Through the years people have offered all sorts of theories – perhaps Jesus didn’t die after all, and was just unconscious; perhaps it was all made up as a strange kind of propaganda.

But nonetheless, as Christians we hold that Jesus did die, and that, through the power of God’s love, he did rise from the dead.

And even for those who might struggle with the idea of a dead man physically coming back to life, the message of Easter packs a punch. Because behind the story lies a deep conviction that nothing in the world is more powerful than love – not even death itself.

When we say on Easter Day, ‘Christ is risen’, what we mean is this: There is no hurt on earth that can’t be healed; there is no wrong in your life, or in our society, that can’t be forgiven and transformed; there is no brokenness that can’t give way to new life.

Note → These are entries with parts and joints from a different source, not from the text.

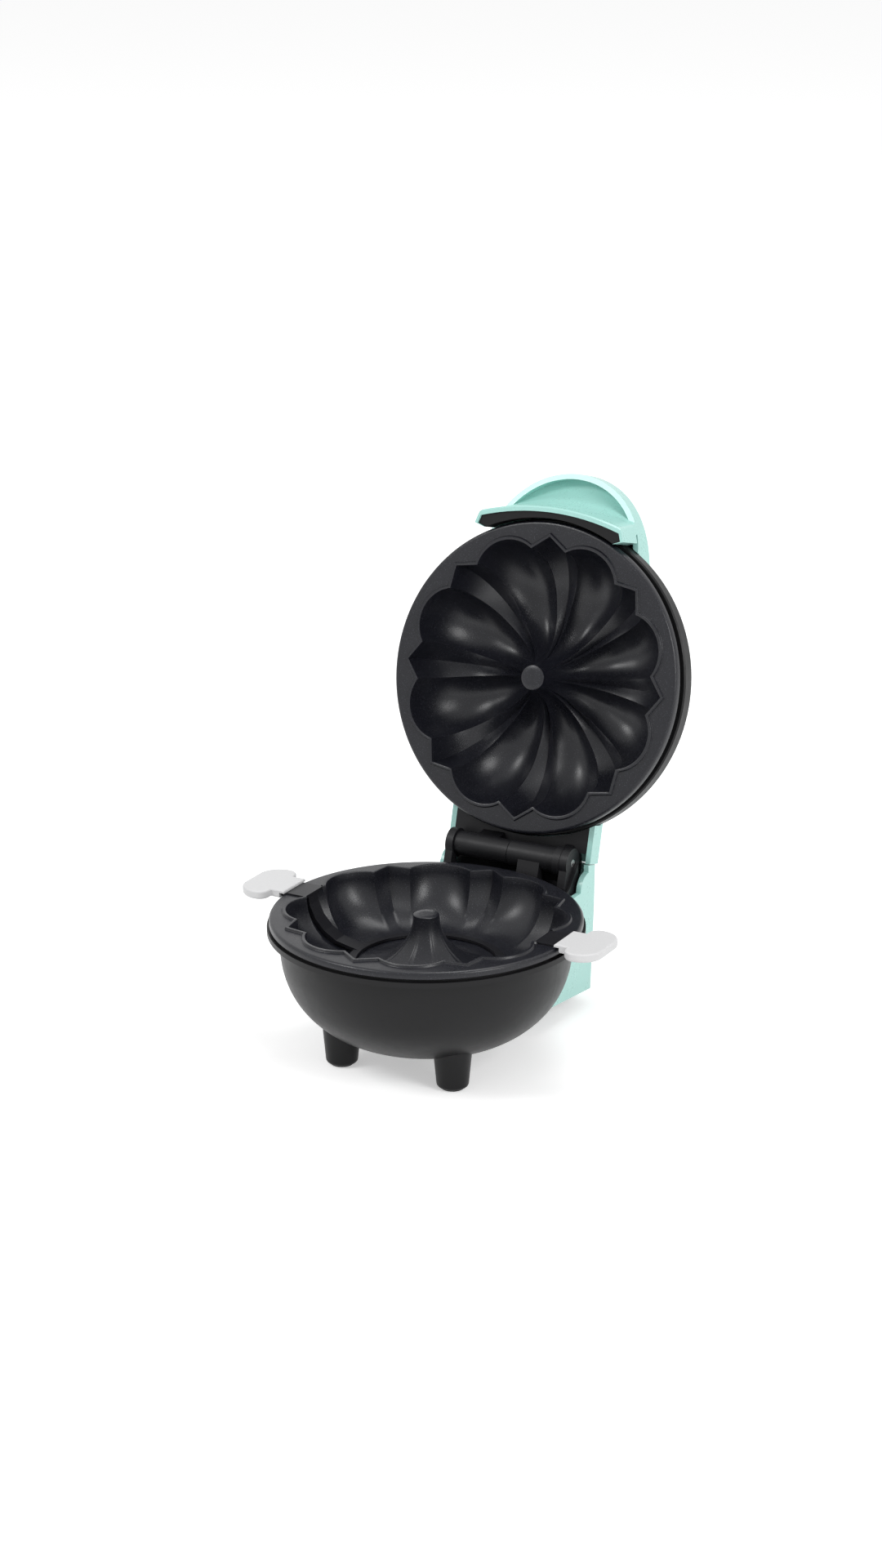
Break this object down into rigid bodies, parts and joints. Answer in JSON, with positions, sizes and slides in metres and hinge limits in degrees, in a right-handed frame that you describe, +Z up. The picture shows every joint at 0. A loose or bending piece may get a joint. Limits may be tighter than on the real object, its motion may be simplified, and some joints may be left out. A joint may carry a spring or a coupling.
{
  "type": "mini bundt cake maker",
  "caption": "Round countertop cake maker with a hinged domed lid, fluted ring-shaped cake cavities, a lift-out strap with side tabs, and short feet.",
  "frame": {"origin": "on the surface it stands on, in the middle of the box around the opened appliance", "axes": "+Z up, +Y from the front of the bowl towards the hinge, +X to the right seen from the front"},
  "size_m": [0.1636, 0.2093, 0.2139],
  "materials": {
    "black_plastic": "satin black moulding",
    "hinge_plastic": "fine-grained satin black moulding",
    "mint_plastic": "smooth mint moulding",
    "nonstick": "cast aluminium with a dark non-stick coating",
    "coated_strap": "flat steel with a dark non-stick coating",
    "tab_plastic": "pale heat-resistant moulding",
    "heater_steel": "oxidised steel tube",
    "steel": "plated steel",
    "shield_metal": "thin bright sheet",
    "rubber": "matt black rubber",
    "white_plastic": "off-white moulding",
    "lens": "clear red moulding"
  },
  "bodies": {
    "base": {"base_bowl": "black_plastic", "base_screws": "steel", "bottom_cover_screws": "steel", "front_foot_pads": "rubber", "front_left_foot": "black_plastic", "front_right_foot": "black_plastic", "hinge_bracket": "hinge_plastic", "hinge_pin": "steel", "inlet_bush": "rubber", "lower_element_clamps": "steel", "lower_heat_shield": "shield_metal", "lower_heating_element": "heater_steel", "lower_plate": "nonstick", "rear_feet": "rubber", "rear_spine": "mint_plastic", "spine_bottom_cover": "black_plastic", "terminal_block": "white_plastic", "thermostat": "steel"},
    "lid": {"upper_plate": "nonstick", "upper_heating_element": "heater_steel", "upper_element_clamps": "steel", "upper_heat_shield": "shield_metal", "upper_shield_screws": "steel", "thermal_fuse": "steel", "lid_ring": "black_plastic", "lid_cover": "mint_plastic", "handle_underside": "black_plastic", "arm_inner_cover": "hinge_plastic", "lid_knuckles": "hinge_plastic", "indicator_lenses": "lens", "indicator_holder": "white_plastic"},
    "lifter": {"lifting_strap": "coated_strap", "left_tab": "tab_plastic", "right_tab": "tab_plastic"}
  },
  "joints": [
    {"name": "lid_hinge", "type": "hinge", "parent": "base", "child": "lid", "pos_m": [0, 0.0335, 0.064], "axis": [1, 0, 0], "range_deg": [0, 104.9]},
    {"name": "strap_lift", "type": "slide", "parent": "base", "child": "lifter", "axis": [0, 0, 1], "range_m": [0, 0.08]}
  ]
}
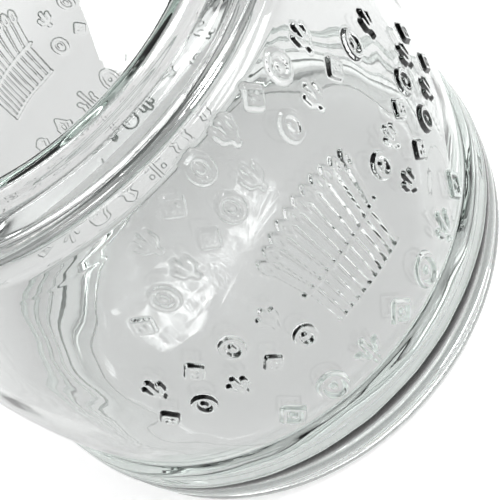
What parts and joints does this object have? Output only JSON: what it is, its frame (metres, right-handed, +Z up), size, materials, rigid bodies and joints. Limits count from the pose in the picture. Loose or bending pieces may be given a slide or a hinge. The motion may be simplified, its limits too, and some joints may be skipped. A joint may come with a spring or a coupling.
{
  "type": "glass storage jar",
  "caption": "Wide barrel-shaped clear glass storage jar with raised foot hoops, a wheat sheaf and rows of small motifs in relief, and a domed lift-off glass lid with a round knob.",
  "frame": {"origin": "on the table plane at the jar's axis, in the middle of its bearing ring", "axes": "+Z up along the jar's axis, -Y towards the front of the jar, where the wheat sheaf relief is, +X to the right of a viewer at the front"},
  "size_m": [0.1912, 0.1912, 0.1893],
  "materials": {
    "jar_glass": "clear polished pressed glass, slightly green in its thick edges",
    "lid_glass": "clear polished pressed glass, slightly green in its thick edges"
  },
  "bodies": {
    "jar": {"jar_body": "jar_glass"},
    "lid": {"lid": "lid_glass"}
  },
  "joints": [
    {"name": "lid_lift", "type": "slide", "parent": "jar", "child": "lid", "axis": [0, 0, 1], "range_m": [0, 0.12]}
  ]
}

As Christians our core conviction is that destructiveness will never have the last word.

Even though it can look as if violence or anger or hatred has had its way – and it certainly looks that way when Jesus is lying dead in the tomb – in the end love and life prove to be indestructible.

So when I wish you a ‘Happy Easter’, I am trying, maybe in a clumsy or not too clear way, to offer you hope.

I am expressing my conviction that the hurts in your life can be overcome; that even if you are feeling tired or jaded or disillusioned, nonetheless the potential is there in you, for you to experience new life and new love.

So Happy Easter, to you and to those you love. Do drop by your local church any time over the next few weeks and share in the Easter celebrations – you will be made most welcome.